Signed-off-by: Zachary Amsden <zach@vmware.com>
Cc: Andi Kleen <ak@muc.de>
Signed-off-by: Andrew Morton <akpm@osdl.org>
Signed-off-by: Linus Torvalds <torvalds@osdl.org>
diff --git a/include/asm-x86_64/pgtable.h b/include/asm-x86_64/pgtable.h
index a1ada85..5e0f2fd 100644
--- a/include/asm-x86_64/pgtable.h
+++ b/include/asm-x86_64/pgtable.h
@@ -104,6 +104,19 @@
((unsigned long) __va(pud_val(pud) & PHYSICAL_PAGE_MASK))
#define ptep_get_and_clear(mm,addr,xp) __pte(xchg(&(xp)->pte, 0))
+
+static inline pte_t ptep_get_and_clear_full(struct mm_struct *mm, unsigned long addr, pte_t *ptep, int full)
+{
+ pte_t pte;
+ if (full) {
+ pte = *ptep;
+ *ptep = __pte(0);
+ } else {
+ pte = ptep_get_and_clear(mm, addr, ptep);
+ }
+ return pte;
+}
+
#define pte_same(a, b) ((a).pte == (b).pte)

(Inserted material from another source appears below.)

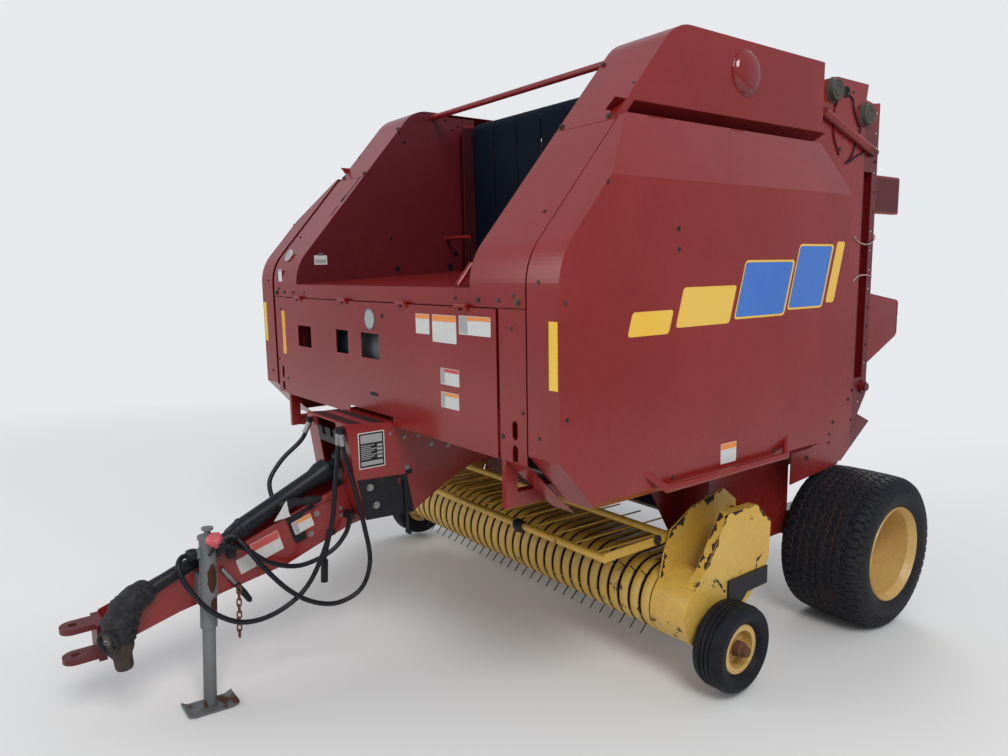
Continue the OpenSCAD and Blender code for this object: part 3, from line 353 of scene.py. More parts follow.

#define PMD_SIZE (1UL << PMD_SHIFT)
@@ -434,6 +447,7 @@
#define __HAVE_ARCH_PTEP_TEST_AND_CLEAR_YOUNG
#define __HAVE_ARCH_PTEP_TEST_AND_CLEAR_DIRTY
#define __HAVE_ARCH_PTEP_GET_AND_CLEAR
+#define __HAVE_ARCH_PTEP_GET_AND_CLEAR_FULL
#define __HAVE_ARCH_PTEP_SET_WRPROTECT
#define __HAVE_ARCH_PTE_SAME
#include <asm-generic/pgtable.h>